Bu arada eylül ayında Amerika’nın, Taliban’ın en üst makamı sayılan Kveta Şurası ile görüşmeye başladığını hatırlatan yazar, ülkede yabancı askerlerin bulunmasına karşı çıkan tek gücün gene Taliban olduğunu vurguladı. Knyazev’e göre ABD’nin iknasıyla bu tez, hareketin gündeminden düşerse Taliban’ın siyasi hayata dönmesi için bir engel olmayacak. Hareketin özellikle Peştuların yaşadığı bölgelerde büyük etkisini dikkate alsak bu gelişme ülkenin siyasi tablosunu tamamen değiştirip Afganistan’ı, girdiği “siyasi çıkmazdan” çıkarabilecek.
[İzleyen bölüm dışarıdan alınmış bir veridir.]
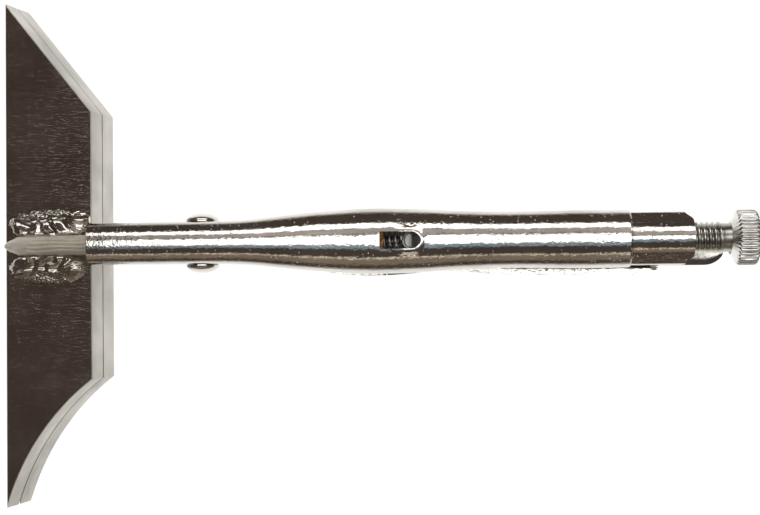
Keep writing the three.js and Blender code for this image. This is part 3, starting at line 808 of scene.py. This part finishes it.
# ---- turned pieces ----
def acrossTool(bm, at):
    # turns a piece made along +X to lie across the tool
    bmesh.ops.rotate(bm, verts=bm.verts, cent=(0, 0, 0), matrix=Matrix.Rotation(math.pi / 2, 3, "Z"))
    bmesh.ops.translate(bm, verts=bm.verts, vec=at)
    return bm


pivotRivet = {"shank": 3.0, "half": 6.4, "head": 5.0, "rise": 2.35}


def makePivotRivet():
    r = pivotRivet
    turns = [math.radians(a) for a in range(9, 90, 9)]
    crown = [(r["half"] + 0.2 + r["rise"] * math.sin(a), r["head"] * math.cos(a)) for a in turns]
    dome = [(r["half"] - 0.05, r["head"] - 0.5), (r["half"] + 0.1, r["head"] - 0.1), *crown]
    side = [(r["half"] - 0.05, r["shank"]), *dome]
    stations = [(-x, q, 0) for x, q in reversed(side)] + [(x, q, 0) for x, q in side]
    bm = acrossTool(turnedStack(stations, 64), (0, 0, 0))
    return addPiece("pivotRivet", bm, "upper_body", "rivet", ["jaw_pivot_rivet"])


screw = {
    "pitch": 1.5875, "major": 4.76, "root": 3.66, "tip": 93.0, "threadEnd": 154.0,
    "neck": 4.2, "neckEnd": 156.6,
}


def makeScrew():
    s = screw
    steps = 36
    turns = int((s["threadEnd"] - s["tip"]) / s["pitch"]) + 3
    bm = bmesh.new()
    # one thread: share of the pitch, radius
    outline = [
        (0, s["root"]), (0.36, s["major"] - 0.06), (0.43, s["major"]), (0.52, s["major"]),
        (0.59, s["major"] - 0.06), (0.95, s["root"]), (1, s["root"]),
    ]
    first = s["tip"] - 1.5 * s["pitch"]
    verts = [bm.verts.new((first + share * s["pitch"], 0, r)) for share, r in outline]
    edges = [bm.edges.new(pair) for pair in zip(verts, verts[1:])]
    bmesh.ops.spin(
        bm, geom=verts + edges, cent=(0, 0, 0), axis=(1, 0, 0), dvec=(s["pitch"] / steps, 0, 0),
        angle=2 * math.pi * turns, steps=steps * turns, use_merge=False,
    )
    bmesh.ops.remove_doubles(bm, verts=bm.verts, dist=0.01)
    for x, way in ((s["tip"] + 0.05, -1), (s["threadEnd"], 1)):
        bmesh.ops.bisect_plane(
            bm, geom=bm.verts[:] + bm.edges[:] + bm.faces[:], plane_co=(x, 0, 0), plane_no=(way, 0, 0),
            clear_outer=True,
        )
    rims = [e for e in bm.edges if e.is_boundary]
    bmesh.ops.triangle_fill(bm, edges=rims, use_beauty=True)
    bmesh.ops.recalc_face_normals(bm, faces=bm.faces)
    neck = [
        (s["threadEnd"] - 1.0, 3.8, 0), (s["threadEnd"] + 0.1, 4.3, 0), (s["threadEnd"] + 0.4, s["neck"], 0),
        (s["neckEnd"], s["neck"], 0),
    ]
    mergeInto(bm, turnedStack(neck, 48))
    bmesh.ops.translate(bm, verts=bm.verts, vec=(0, 0, upperHandle["axis"]))
    return addPiece("threadedRod", bm, "screw_body", "screw", ["adjusting_screw"], 30)


knob = {"teeth": 36, "depth": 0.75, "radius": 8.13, "start": 156.3, "end": 164.45}


def makeKnob():
    k = knob

    def toothAt(angle):
        wave = 0.5 - 0.5 * math.cos(k["teeth"] * angle)
        return wave**1.6

    r, d = k["radius"], k["depth"]
    stations = [
        (k["start"], 4.2, 0), (k["start"], 4.9, 0), (k["start"] + 0.2, 5.1, 0),
        (k["start"] + 1.5, r - 1.0, 0),
        (k["start"] + 1.9, r - 0.4, 0.4 * d), (k["start"] + 2.3, r, d), (k["start"] + 4.5, r, d),
        (k["end"] - 1.2, r, d), (k["end"] - 0.7, r - 0.25, 0.5 * d), (k["end"] - 0.35, r - 0.8, 0),
        (k["end"] - 0.15, r - 2.2, 0), (k["end"], r - 5, 0),
    ]
    bm = turnedStack(stations, k["teeth"] * 8, toothAt)
    bmesh.ops.translate(bm, verts=bm.verts, vec=(0, 0, upperHandle["axis"]))
    return addPiece("knurledKnob", bm, "knob_body", "knob", ["knurled_knob"], 45)


makePivotRivet()
makeScrew()
makeKnob()
print("rivet, screw and knob turned")


# ---- release lever ----
lever = {
    "path": [
        (63.6, -13.2), (72, -17.2), (84, -20.4), (100, -21.8), (118, -23.2), (136, -26.6), (150, -29.0),
        (160.2, -30.3),
    ],
    "nose": 3.0, "half": 6.5, "skew": -1.1, "thick": 1.8, "columns": 110, "across": 18,
}


def makeReleaseLever():
    spec = lever
    tail = spec["path"][-1][0]

    def halfAt(x):
        wide = spec["nose"] + (spec["half"] - spec["nose"]) * ease((x - 80) / 14)
        back = tail - x
        if back < 6:
            wide *= math.sqrt(max(0.02, 1 - (1 - back / 6) ** 2 * 0.72))
        return wide

    bm = bmesh.new()
    bmesh.ops.create_grid(bm, x_segments=spec["columns"], y_segments=spec["across"], size=0.5)
    for v in bm.verts:
        x = spec["path"][0][0] + (tail - spec["path"][0][0]) * (v.co.x + 0.5)
        height = rowAt(spec["path"], x)[0]
        b = v.co.y * 2
        curl = 0.55 * ease((abs(b) - 0.7) / 0.3) * ease((x - 96) / 10)
        v.co = (x, b * halfAt(x) + spec["skew"] * ease((x - 112) / 30), height - curl)
    bm.normal_update()
    if next(iter(bm.faces)).normal.z < 0:
        bmesh.ops.reverse_faces(bm, faces=bm.faces)
    obj = addPiece("releaseLeverStrip", bm, "release_body", "lever", ["release_lever"])
    finishSheet(obj, spec["thick"], 0.4)
    at = toolPoint(jointAt["release_lever_pivot"])
    for name, way in (("releaseCheekLeft", 1), ("releaseCheekRight", -1)):
        outline = [(94, -22), (95.6, at.z), *arcPoints((at.x, at.z), 4.4, 190, 350, 14), (110, -23)]
        cheek = slab(outline, 1.7, 0.3)
        bmesh.ops.translate(cheek, verts=cheek.verts, vec=(0, way * (spec["half"] - 0.9), 0))
        addPiece(name, cheek, "release_body", "lever")
    return obj


makeReleaseLever()
print("release lever bent")


# ---- spring ----
spring = {"coil": 2.6, "wire": 0.55, "turns": 26, "hook": (11.0, -8.0), "top": (61.4, 7.4), "loop": 2.6}


def makeSpring():
    s = spring
    start, end = Vector(s["hook"]), Vector(s["top"])
    length = (end - start).length
    first, last = 2 * s["loop"] - 0.3, length - 0.4
    bm = bmesh.new()
    steps = 16
    pitch = (last - first) / s["turns"]
    ring = bmesh.ops.create_circle(bm, segments=10, radius=s["wire"])["verts"]
    bmesh.ops.rotate(bm, verts=ring, cent=(0, 0, 0), matrix=Matrix.Rotation(math.pi / 2, 3, "X"))
    bmesh.ops.translate(bm, verts=ring, vec=(first, 0, s["coil"]))
    edges = list(bm.edges)
    bmesh.ops.spin(
        bm, geom=ring + edges, cent=(0, 0, 0), axis=(1, 0, 0), dvec=(pitch / steps, 0, 0),
        angle=2 * math.pi * s["turns"], steps=steps * s["turns"], use_merge=False,
    )
    for centre in (s["loop"], last + s["loop"] - 0.4):
        hook = bmesh.new()
        circle = bmesh.ops.create_circle(hook, segments=10, radius=s["wire"])["verts"]
        bmesh.ops.rotate(hook, verts=circle, cent=(0, 0, 0), matrix=Matrix.Rotation(math.pi / 2, 3, "Y"))
        bmesh.ops.translate(hook, verts=circle, vec=(0, s["loop"], 0))
        bmesh.ops.spin(
            hook, geom=circle + list(hook.edges), cent=(0, 0, 0), axis=(0, 0, 1), angle=2 * math.pi, steps=40,
            use_merge=True,
        )
        bmesh.ops.remove_doubles(hook, verts=hook.verts, dist=0.001)
        bmesh.ops.translate(hook, verts=hook.verts, vec=(centre, 0, 0))
        mergeInto(bm, hook)
    rims = [e for e in bm.edges if e.is_boundary]
    bmesh.ops.holes_fill(bm, edges=rims, sides=12)
    bmesh.ops.recalc_face_normals(bm, faces=bm.faces)
    lean = math.atan2(end.y - start.y, end.x - start.x)
    bmesh.ops.rotate(bm, verts=bm.verts, cent=(0, 0, 0), matrix=Matrix.Rotation(-lean, 3, "Y"))
    bmesh.ops.translate(bm, verts=bm.verts, vec=(start.x, 0, start.y))
    obj = addPiece("jawSpringCoils", bm, None, "spring", ["jaw_spring"], 60)
    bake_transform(obj)
    return obj


makeSpring()
print("spring wound")

# ---- CAD nodes that stay, with eased edges and their own finish ----
kept = {
    "movable_jaw": ("forged", "plated_forging", 0.55),
    "toggle_link": ("forged", "plated_forging", 0.5),
    "fixed_jaw_rivet_front": ("rivet", "plated_rivet", 0.25),
    "fixed_jaw_rivet_rear": ("rivet", "plated_rivet", 0.25),
    "lever_pivot_rivet": ("rivet", "plated_rivet", 0.25),
    "link_pivot_rivet": ("rivet", "plated_rivet", 0.25),
    "release_lever_rivet": ("rivet", "plated_rivet", 0.25),
}


def finishKept(name, finish, bevel):
    obj = frame["nodes"][name]
    obj.data.materials.clear()
    obj.data.materials.append(materials[finish])
    join = obj.modifiers.new("join", "WELD")
    join.merge_threshold = 0.00001
    edge = obj.modifiers.new("edge", "BEVEL")
    edge.width = bevel * mm
    edge.segments = 2
    edge.limit_method = "ANGLE"
    edge.angle_limit = math.radians(40)


for name, (finish, slotName, bevel) in kept.items():
    finishKept(name, finish, bevel)
print("kept nodes finished:", len(kept))


# ---- floor and light ----
studio = {
    # floor and glow paint a pool of light and a glow onto the sheet, bright in the middle and falling off outward
    "floor": [(0.0, (0.86, 0.86, 0.86)), (0.4, (0.86, 0.86, 0.86)), (0.9, (0.6, 0.59, 0.58))],
    "glow": [(0.0, (0.7, 0.7, 0.7)), (0.34, (0.7, 0.7, 0.7)), (0.8, (0.14, 0.14, 0.14))],
    "spread": (0.85, 1.0, 1), "drop": 0.15,
    "room": (0.075, 0.058, 0.048),
    "reach": 1.5, "middle": 0.08,
    # name, degrees from straight up toward +Y, degrees wide, length, brightness, colour
    "lights": [
        ("leftBank", 48, 20, 1.7, 2.6, (1.0, 0.99, 0.98)),
        ("leftCeiling", 25, 20, 1.7, 0.42, (1.0, 0.92, 0.9)),
        ("overhead", 3, 15, 1.7, 2.6, (1.0, 1.0, 0.99)),
        ("overheadCool", -13, 14, 1.7, 0.36, (0.5, 0.78, 1.0)),
        ("rightWall", -66, 26, 1.9, 0.17, (1.0, 0.78, 0.56)),
        ("rightLine", -57, 3, 1.7, 0.9, (1.0, 0.95, 0.86)),
    ],
}


def makeStudio():
    bm = bmesh.new()
    bmesh.ops.create_grid(bm, x_segments=1, y_segments=1, size=4)
    # low enough for the opened handle to clear it
    bmesh.ops.translate(bm, verts=bm.verts, vec=(0, 0, -studio["drop"]))
    mesh = bpy.data.meshes.new("floor")
    bm.to_mesh(mesh)
    bm.free()
    floor = bpy.data.objects.new("floor", mesh)
    bpy.context.scene.collection.objects.link(floor)
    paintedFloorLight = bpy.data.materials.new("floorPaintedLight")
    paintedFloorLight.use_nodes = True
    shader = paintedFloorLight.node_tree.nodes["Principled BSDF"]
    shader.inputs["Roughness"].default_value = 0.9
    # the sheet glows by emission, as painted light
    shader.inputs["Emission Strength"].default_value = 1.0
    # painted light: the sheet's colour and its emitted glow are bright under the part and fall off around it
    tree = paintedFloorLight.node_tree
    spot = addNode(tree, "ShaderNodeTexCoord").outputs["Object"]
    onFloor = {"Location": (0, 0, studio["drop"]), "Scale": studio["spread"]}
    zoom = addNode(tree, "ShaderNodeMapping", onFloor)
    tree.links.new(spot, zoom.inputs["Vector"])
    reach = addNode(tree, "ShaderNodeVectorMath", operation="LENGTH")
    tree.links.new(zoom.outputs["Vector"], reach.inputs[0])
    tree.links.new(addRamp(tree, reach.outputs["Value"], studio["floor"]), shader.inputs["Base Color"])
    tree.links.new(addRamp(tree, reach.outputs["Value"], studio["glow"]), shader.inputs["Emission Color"])
    mesh.materials.append(paintedFloorLight)
    world = bpy.data.worlds.new("room")
    world.use_nodes = True
    world.node_tree.nodes["Background"].inputs["Color"].default_value = (*studio["room"], 1)
    bpy.context.scene.world = world
    for name, tilt, wide, along, glow, colour in studio["lights"]:
        data = bpy.data.lights.new(name, "AREA")
        data.shape = "RECTANGLE"
        data.size = along
        data.size_y = across = math.radians(wide) * studio["reach"]
        data.energy = glow * math.pi * along * across
        data.color = colour
        lamp = bpy.data.objects.new(name, data)
        bpy.context.scene.collection.objects.link(lamp)
        turn = Matrix.Rotation(-math.radians(tilt), 4, "X")
        centre = Matrix.Translation((studio["middle"], 0, 0.03))
        lamp.matrix_world = centre @ turn @ Matrix.Translation((0, 0, studio["reach"]))
    bpy.context.scene.view_settings.view_transform = "Standard"


makeStudio()
print("studio set")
ABD’nin “ölçülü” askeri varlığını kabul eden Taliban iktidarı kolayca elde edecek.

Yazıyı bitirirken Knyazev, "dolayısıyla ekim seçimine hiç gerek kalmıyor" ifadesini kullandı.

Nauçnaya Rossiya sitesi Molotof kokteylinin tarihçesini anlattı.

Buna göre yanıcı sıvı dolu şişeler ilk olarak İspanya Sivil Savaşı (1936-1939) sırasında Cumhuriyetçiler tarafından Franco’nun tanklarına karşı kullanılmıştı ama bu silahın özel adı yoktu.

Sovyet-Fin “Kış Savaşı” (1939-1940) patlak verince radyoda konuşan SSCB Başbakanı Vyaçeslav Molotov, Sovyet uçaklarının Finlandiya’ya "bomba değil gıda malzemesi yağdırdığını" açıkladı. Ondan sonra kafalarına düşen bombalara “Molotov ekmek sepeti” demeye başlayan Finliler o zamana kadar sadece “yanar şişe” dedikleri basit ama etkili silahın adını “Molotov kokteyli” olarak değiştirdi. Finlandiya’da bu silahın “babası” yüzbaşı Eero Kuittinen sayılır.

İkinci Dünya Savaşı yıllarında SSCB’de yanıcı şişeler ispirto fabrikalarında üretiliyordu, benzin, gazyağı ve ligroin karışımı en yaygın "reçete"ydi. O dönemde dışişleri bakanlığına atanan Molotov, cepheye gidip SSCB dışında kendi adını taşıyan “kokteyli” bir düşman tankına atma tekliflerini ise inatla geri çevirmişti.